First his parents separate and then his dad moves on into a new family... he doesn't know how to fit in just yet.

 

I'm the step mom to a boy who seems to be in a similar situation as yours. Here's my viewpoint. My husband separated after years of being miserable with his first wife. That was hard enough on his kids as it would be for any - at the time aged 9 and 7. I didn't meet my husband until he had been legally separated for some time but divorce was being dragged out.

 

My step son who is now soon to be 12 has a variety of issues unfortunately but my husband and I only want him to reach the potential we know he can. He often comes to our house and has a wonderful time but others he tries very hard not to. He tries very hard to not get along with my son and goes home and complains that my son does this or that, etc but never tells his mother his role in the issues of course. Part of the issue is that he feels guilty.
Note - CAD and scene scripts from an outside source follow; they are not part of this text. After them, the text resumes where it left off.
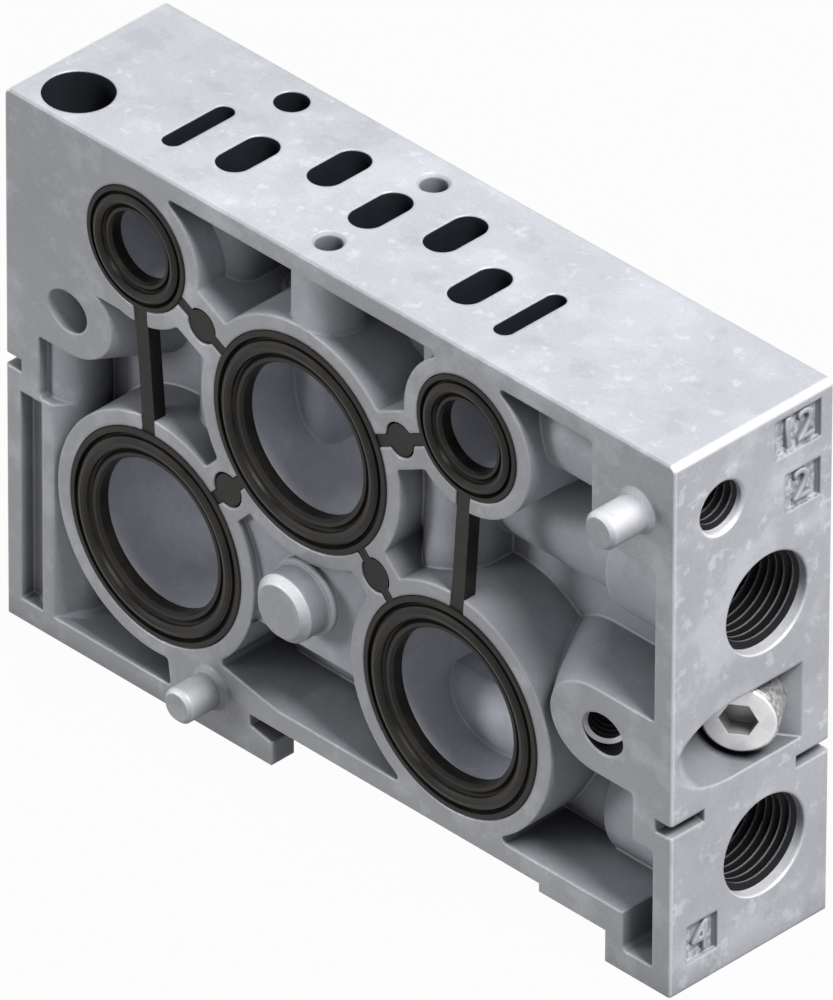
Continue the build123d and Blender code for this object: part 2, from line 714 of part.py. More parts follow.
def gasket():
    """One moulded rubber part: five seal rings joined by links, four of them with a bead."""
    rings = []
    for ring, (x, z) in RING_CENTRE.items():
        section = Plane(origin=(x, 0, z), x_dir=(1, 0, 0), z_dir=(0, 0, -1)) * seal_section(ring)
        rings.append(revolve(section, Axis((x, 0, z), (0, 1, 0)), 360))
    links = [strip(*link_ends(link), LINK_WIDTH) for link in BEAD_LINKS]
    links += [disc(bead_centre(link), BEAD_R) for link in BEAD_LINKS]
    links += [strip(*link_ends(link), OPEN_LINK_WIDTH) for link in OPEN_LINKS]
    inside = [disc(centre, seal_radius(ring) - LINK_WIDTH / 2) for ring, centre in RING_CENTRE.items()]
    return joined(rings) + front(joined(links) - joined(inside), LINK_DROP, GROOVE_DEPTH)


def clamp_screw(mouth, side):
    """Socket head cap screw, seated in its pocket, with its end out of the back face."""
    head = Cylinder(HEAD_R, HEAD_HEIGHT, align=(Align.CENTER, Align.CENTER, Align.MIN))
    head = chamfer(head.faces().sort_by(Axis.Z)[-1].edges(), HEAD_CHAMFER)
    hexagon = Rot(0, 0, 90) * RegularPolygon(HEX_ACROSS_FLATS / 2, 6, major_radius=False)
    head -= extrude(Plane.XY.offset(HEAD_HEIGHT) * hexagon, amount=-HEX_DEPTH)
    shank = Cylinder(CLAMP_THREAD_R, SCREW_LENGTH, align=(Align.CENTER, Align.CENTER, Align.MAX))
    shank = chamfer(shank.faces().sort_by(Axis.Z)[0].edges(), SCREW_POINT)
    return seat_plane(mouth, side) * (head + shank)


def finish(shape, name):
    """Moves a part to the row's frame and writes it."""
    os.makedirs("parts", exist_ok=True)
    placed = Pos(*(-value for value in RAIL_SEAT)) * shape
    placed.label = name
    export_step(placed, f"parts/{name}.step")


def main():
    finish(casting(), "subplate_body")
    finish(gasket(), "seal_gasket")
    for (mouth, side), name in zip(clamps(), ("clamp_screw_right", "clamp_screw_left")):
        finish(clamp_screw(mouth, side), name)


main()
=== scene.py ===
"""Finishes a packed valve subplate: cast and machined aluminium, rubber, steel and threads."""

from collections import namedtuple
from math import ceil, cos, pi, radians, sin, tau

import bmesh
import bpy
from mathutils import Euler, Matrix, Vector


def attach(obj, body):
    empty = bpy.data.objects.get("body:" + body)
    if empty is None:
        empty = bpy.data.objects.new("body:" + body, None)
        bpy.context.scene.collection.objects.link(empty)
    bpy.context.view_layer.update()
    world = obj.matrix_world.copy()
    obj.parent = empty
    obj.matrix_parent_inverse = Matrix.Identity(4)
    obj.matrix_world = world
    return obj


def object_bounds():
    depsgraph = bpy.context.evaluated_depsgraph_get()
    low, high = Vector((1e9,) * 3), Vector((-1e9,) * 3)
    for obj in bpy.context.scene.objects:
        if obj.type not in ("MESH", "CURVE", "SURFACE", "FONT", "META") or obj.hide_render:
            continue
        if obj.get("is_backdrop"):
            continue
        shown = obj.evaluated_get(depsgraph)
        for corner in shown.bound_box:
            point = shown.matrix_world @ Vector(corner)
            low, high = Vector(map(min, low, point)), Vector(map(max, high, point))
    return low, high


bl_info = {
    "name": "Valve subplate finish",
    "version": (1, 0, 0),
    "blender": (4, 5, 0),
    "location": "View3D > Sidebar > Subplate",
    "description": "Gives a packed valve subplate its metal, rubber and threads, and sets its stage",
    "category": "Object",
}

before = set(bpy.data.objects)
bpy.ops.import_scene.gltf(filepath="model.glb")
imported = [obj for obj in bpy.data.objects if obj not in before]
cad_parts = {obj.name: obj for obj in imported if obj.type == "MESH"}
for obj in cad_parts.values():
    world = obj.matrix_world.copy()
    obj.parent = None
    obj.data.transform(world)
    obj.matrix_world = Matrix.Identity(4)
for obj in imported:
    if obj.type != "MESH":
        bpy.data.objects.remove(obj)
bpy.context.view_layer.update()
MM = 0.001

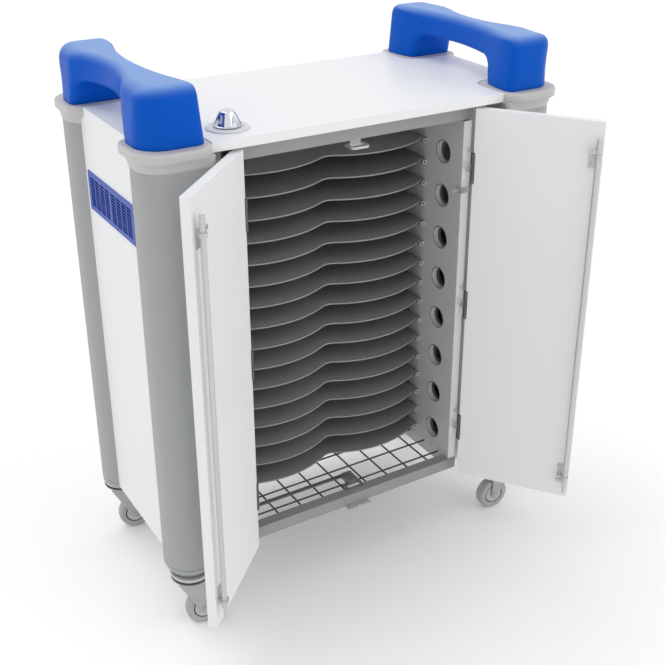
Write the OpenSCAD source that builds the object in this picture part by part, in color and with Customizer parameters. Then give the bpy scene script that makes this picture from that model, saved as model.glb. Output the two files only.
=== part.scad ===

He feels he should be loyal to his mom and that having a good time at our house is not being loyal to her. She makes it worse by always asking for the dirt on his step brother always stirring the pot. The longer the my husbands kids are with us the more involved his son is but the minute he goes to his mother's house and returns... he's back to moody and bratty.

 

We also live an hour from his mother's house which means his usual friends are not here. We've invited his friends from time to time to sleep over as well as getting him into activities here where he can make some local friends. But, we recognize that dad's house just ins't mom's house. My step daughter is just go with the flow and she is about to turn 10. I've caught her mother trying to stir trouble with her over the phone over dishing their dad and it was hilarious to see her daughter quickly put her in her place... the son unfortunately is just manipulated by her.

 

My advice is to be positive and continue to listen and make suggestions but your son needs to get comfortable with his new step family and that will only occur if he is spending time there. I'm sorry that you are not able to talk more directly to the dad but you don't have to --- you mater of fact tell your son that this is the time he needs to spend with his dad and new family. So long as he is not physically or mentally put in harms way there is no need to try to disrupt it. Let him know you understand his frustration about all the changes and that even though his parents don't love each other anymore they still love him very much. Stick to the schedule and things will improve with time.